TASK DETAILS: Please repeat all of the listing exactly.

#### INFORMATION SUPPLIED

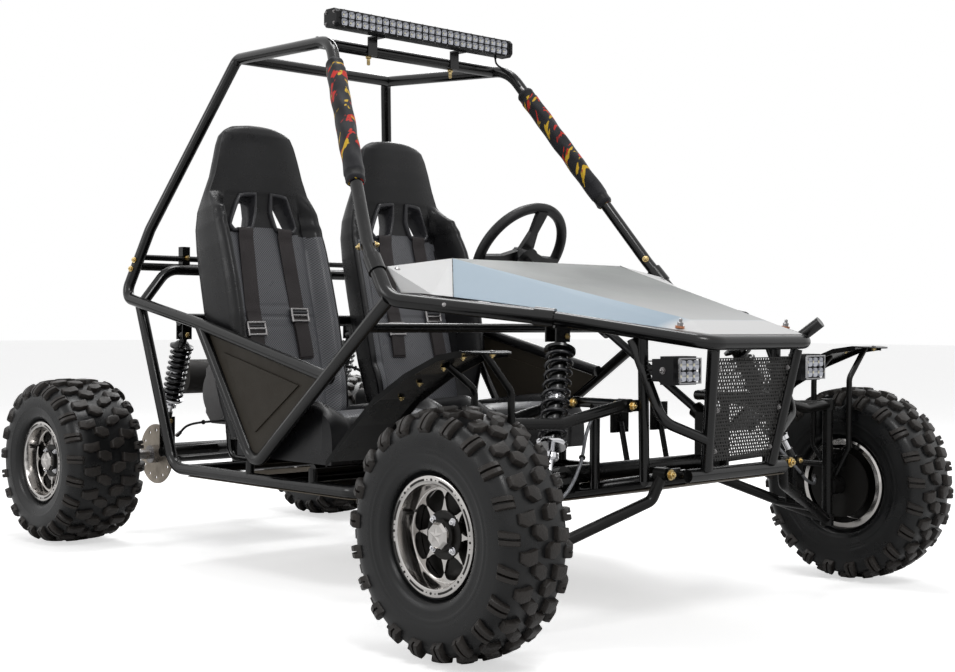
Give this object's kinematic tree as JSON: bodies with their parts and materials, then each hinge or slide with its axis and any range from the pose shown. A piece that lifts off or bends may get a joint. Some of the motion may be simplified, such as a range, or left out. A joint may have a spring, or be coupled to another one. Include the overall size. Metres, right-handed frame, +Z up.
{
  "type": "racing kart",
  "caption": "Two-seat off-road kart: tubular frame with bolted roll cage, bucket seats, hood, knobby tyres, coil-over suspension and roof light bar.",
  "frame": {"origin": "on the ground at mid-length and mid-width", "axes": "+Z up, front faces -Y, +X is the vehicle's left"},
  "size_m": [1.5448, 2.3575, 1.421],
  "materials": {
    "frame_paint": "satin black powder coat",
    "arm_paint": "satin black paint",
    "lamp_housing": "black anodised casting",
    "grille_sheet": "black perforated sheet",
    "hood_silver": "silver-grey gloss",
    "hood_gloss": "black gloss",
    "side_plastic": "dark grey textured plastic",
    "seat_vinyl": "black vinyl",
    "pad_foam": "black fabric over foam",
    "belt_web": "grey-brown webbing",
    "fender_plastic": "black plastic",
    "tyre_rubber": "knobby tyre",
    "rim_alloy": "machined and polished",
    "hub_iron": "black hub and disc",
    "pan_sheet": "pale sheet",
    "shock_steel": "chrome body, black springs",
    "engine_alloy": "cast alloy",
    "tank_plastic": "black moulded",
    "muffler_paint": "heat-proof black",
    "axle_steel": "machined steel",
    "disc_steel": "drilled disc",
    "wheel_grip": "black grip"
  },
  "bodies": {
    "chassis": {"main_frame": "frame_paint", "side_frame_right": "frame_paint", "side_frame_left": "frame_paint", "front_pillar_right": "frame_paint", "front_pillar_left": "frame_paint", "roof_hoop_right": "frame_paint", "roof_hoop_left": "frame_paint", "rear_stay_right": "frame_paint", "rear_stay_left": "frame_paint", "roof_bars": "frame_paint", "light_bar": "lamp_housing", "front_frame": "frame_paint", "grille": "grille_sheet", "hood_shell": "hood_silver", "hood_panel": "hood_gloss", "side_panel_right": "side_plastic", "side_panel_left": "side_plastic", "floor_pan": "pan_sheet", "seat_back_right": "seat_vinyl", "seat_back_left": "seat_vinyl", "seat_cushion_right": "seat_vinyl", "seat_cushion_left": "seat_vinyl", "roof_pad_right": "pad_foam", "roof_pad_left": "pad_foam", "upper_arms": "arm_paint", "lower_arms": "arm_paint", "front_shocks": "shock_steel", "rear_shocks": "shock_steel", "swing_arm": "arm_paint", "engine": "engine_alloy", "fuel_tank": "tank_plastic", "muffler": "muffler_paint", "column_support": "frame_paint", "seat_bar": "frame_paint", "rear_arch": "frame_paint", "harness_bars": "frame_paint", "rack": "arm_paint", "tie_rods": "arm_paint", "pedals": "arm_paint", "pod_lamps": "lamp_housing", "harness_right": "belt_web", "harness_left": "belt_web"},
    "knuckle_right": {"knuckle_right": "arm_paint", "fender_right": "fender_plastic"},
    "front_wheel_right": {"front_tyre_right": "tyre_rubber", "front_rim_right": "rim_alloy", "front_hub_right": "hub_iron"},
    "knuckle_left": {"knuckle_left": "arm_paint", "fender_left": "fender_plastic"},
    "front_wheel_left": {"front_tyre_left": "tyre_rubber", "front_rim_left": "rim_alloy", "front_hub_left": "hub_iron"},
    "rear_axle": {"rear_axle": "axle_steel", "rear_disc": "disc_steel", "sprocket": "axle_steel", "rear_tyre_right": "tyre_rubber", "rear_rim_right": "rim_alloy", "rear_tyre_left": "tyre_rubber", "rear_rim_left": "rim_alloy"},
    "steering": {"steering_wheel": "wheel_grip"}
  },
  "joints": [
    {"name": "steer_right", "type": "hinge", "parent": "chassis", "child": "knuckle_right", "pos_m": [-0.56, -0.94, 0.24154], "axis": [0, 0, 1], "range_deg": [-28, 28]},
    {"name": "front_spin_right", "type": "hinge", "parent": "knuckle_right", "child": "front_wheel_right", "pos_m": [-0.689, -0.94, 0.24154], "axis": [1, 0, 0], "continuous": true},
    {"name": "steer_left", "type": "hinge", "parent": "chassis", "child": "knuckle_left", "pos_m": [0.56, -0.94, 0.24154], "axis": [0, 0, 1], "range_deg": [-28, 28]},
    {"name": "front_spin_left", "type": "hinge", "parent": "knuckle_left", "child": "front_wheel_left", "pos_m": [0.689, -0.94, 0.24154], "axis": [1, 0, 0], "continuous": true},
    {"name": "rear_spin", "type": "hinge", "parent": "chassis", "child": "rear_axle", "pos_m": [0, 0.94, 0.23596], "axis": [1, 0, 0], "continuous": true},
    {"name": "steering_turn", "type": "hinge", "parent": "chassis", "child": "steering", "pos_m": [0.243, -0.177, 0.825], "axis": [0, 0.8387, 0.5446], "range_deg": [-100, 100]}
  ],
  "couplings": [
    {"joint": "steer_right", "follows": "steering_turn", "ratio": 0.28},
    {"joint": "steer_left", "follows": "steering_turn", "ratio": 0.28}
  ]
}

########

REPLY:
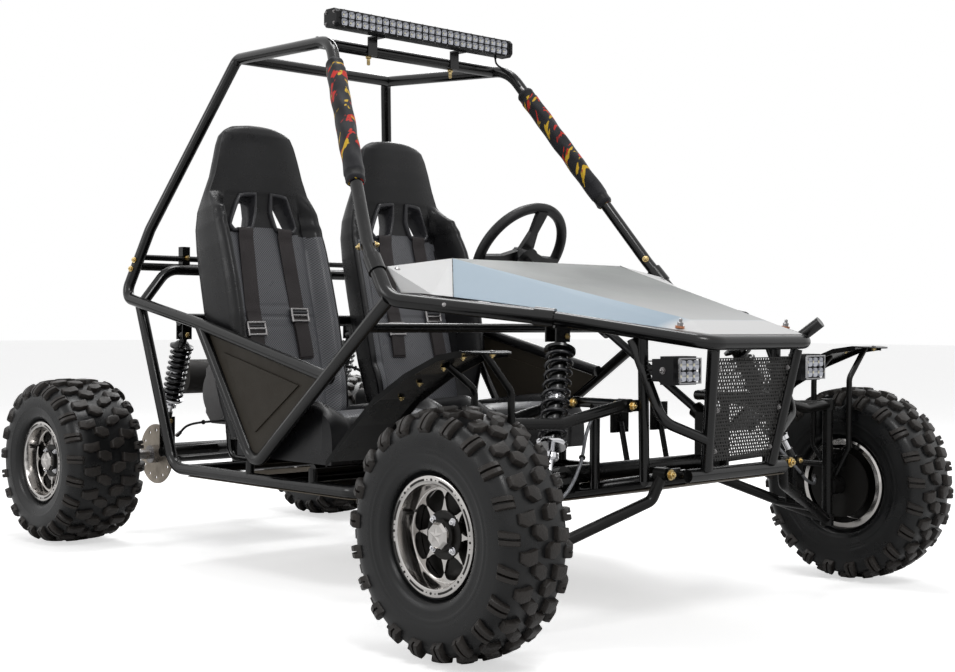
Give this object's kinematic tree as JSON: bodies with their parts and materials, then each hinge or slide with its axis and any range from the pose shown. A piece that lifts off or bends may get a joint. Some of the motion may be simplified, such as a range, or left out. A joint may have a spring, or be coupled to another one. Include the overall size. Metres, right-handed frame, +Z up.
{
  "type": "racing kart",
  "caption": "Two-seat off-road kart: tubular frame with bolted roll cage, bucket seats, hood, knobby tyres, coil-over suspension and roof light bar.",
  "frame": {"origin": "on the ground at mid-length and mid-width", "axes": "+Z up, front faces -Y, +X is the vehicle's left"},
  "size_m": [1.5448, 2.3575, 1.421],
  "materials": {
    "frame_paint": "satin black powder coat",
    "arm_paint": "satin black paint",
    "lamp_housing": "black anodised casting",
    "grille_sheet": "black perforated sheet",
    "hood_silver": "silver-grey gloss",
    "hood_gloss": "black gloss",
    "side_plastic": "dark grey textured plastic",
    "seat_vinyl": "black vinyl",
    "pad_foam": "black fabric over foam",
    "belt_web": "grey-brown webbing",
    "fender_plastic": "black plastic",
    "tyre_rubber": "knobby tyre",
    "rim_alloy": "machined and polished",
    "hub_iron": "black hub and disc",
    "pan_sheet": "pale sheet",
    "shock_steel": "chrome body, black springs",
    "engine_alloy": "cast alloy",
    "tank_plastic": "black moulded",
    "muffler_paint": "heat-proof black",
    "axle_steel": "machined steel",
    "disc_steel": "drilled disc",
    "wheel_grip": "black grip"
  },
  "bodies": {
    "chassis": {"main_frame": "frame_paint", "side_frame_right": "frame_paint", "side_frame_left": "frame_paint", "front_pillar_right": "frame_paint", "front_pillar_left": "frame_paint", "roof_hoop_right": "frame_paint", "roof_hoop_left": "frame_paint", "rear_stay_right": "frame_paint", "rear_stay_left": "frame_paint", "roof_bars": "frame_paint", "light_bar": "lamp_housing", "front_frame": "frame_paint", "grille": "grille_sheet", "hood_shell": "hood_silver", "hood_panel": "hood_gloss", "side_panel_right": "side_plastic", "side_panel_left": "side_plastic", "floor_pan": "pan_sheet", "seat_back_right": "seat_vinyl", "seat_back_left": "seat_vinyl", "seat_cushion_right": "seat_vinyl", "seat_cushion_left": "seat_vinyl", "roof_pad_right": "pad_foam", "roof_pad_left": "pad_foam", "upper_arms": "arm_paint", "lower_arms": "arm_paint", "front_shocks": "shock_steel", "rear_shocks": "shock_steel", "swing_arm": "arm_paint", "engine": "engine_alloy", "fuel_tank": "tank_plastic", "muffler": "muffler_paint", "column_support": "frame_paint", "seat_bar": "frame_paint", "rear_arch": "frame_paint", "harness_bars": "frame_paint", "rack": "arm_paint", "tie_rods": "arm_paint", "pedals": "arm_paint", "pod_lamps": "lamp_housing", "harness_right": "belt_web", "harness_left": "belt_web"},
    "knuckle_right": {"knuckle_right": "arm_paint", "fender_right": "fender_plastic"},
    "front_wheel_right": {"front_tyre_right": "tyre_rubber", "front_rim_right": "rim_alloy", "front_hub_right": "hub_iron"},
    "knuckle_left": {"knuckle_left": "arm_paint", "fender_left": "fender_plastic"},
    "front_wheel_left": {"front_tyre_left": "tyre_rubber", "front_rim_left": "rim_alloy", "front_hub_left": "hub_iron"},
    "rear_axle": {"rear_axle": "axle_steel", "rear_disc": "disc_steel", "sprocket": "axle_steel", "rear_tyre_right": "tyre_rubber", "rear_rim_right": "rim_alloy", "rear_tyre_left": "tyre_rubber", "rear_rim_left": "rim_alloy"},
    "steering": {"steering_wheel": "wheel_grip"}
  },
  "joints": [
    {"name": "steer_right", "type": "hinge", "parent": "chassis", "child": "knuckle_right", "pos_m": [-0.56, -0.94, 0.24154], "axis": [0, 0, 1], "range_deg": [-28, 28]},
    {"name": "front_spin_right", "type": "hinge", "parent": "knuckle_right", "child": "front_wheel_right", "pos_m": [-0.689, -0.94, 0.24154], "axis": [1, 0, 0], "continuous": true},
    {"name": "steer_left", "type": "hinge", "parent": "chassis", "child": "knuckle_left", "pos_m": [0.56, -0.94, 0.24154], "axis": [0, 0, 1], "range_deg": [-28, 28]},
    {"name": "front_spin_left", "type": "hinge", "parent": "knuckle_left", "child": "front_wheel_left", "pos_m": [0.689, -0.94, 0.24154], "axis": [1, 0, 0], "continuous": true},
    {"name": "rear_spin", "type": "hinge", "parent": "chassis", "child": "rear_axle", "pos_m": [0, 0.94, 0.23596], "axis": [1, 0, 0], "continuous": true},
    {"name": "steering_turn", "type": "hinge", "parent": "chassis", "child": "steering", "pos_m": [0.243, -0.177, 0.825], "axis": [0, 0.8387, 0.5446], "range_deg": [-100, 100]}
  ],
  "couplings": [
    {"joint": "steer_right", "follows": "steering_turn", "ratio": 0.28},
    {"joint": "steer_left", "follows": "steering_turn", "ratio": 0.28}
  ]
}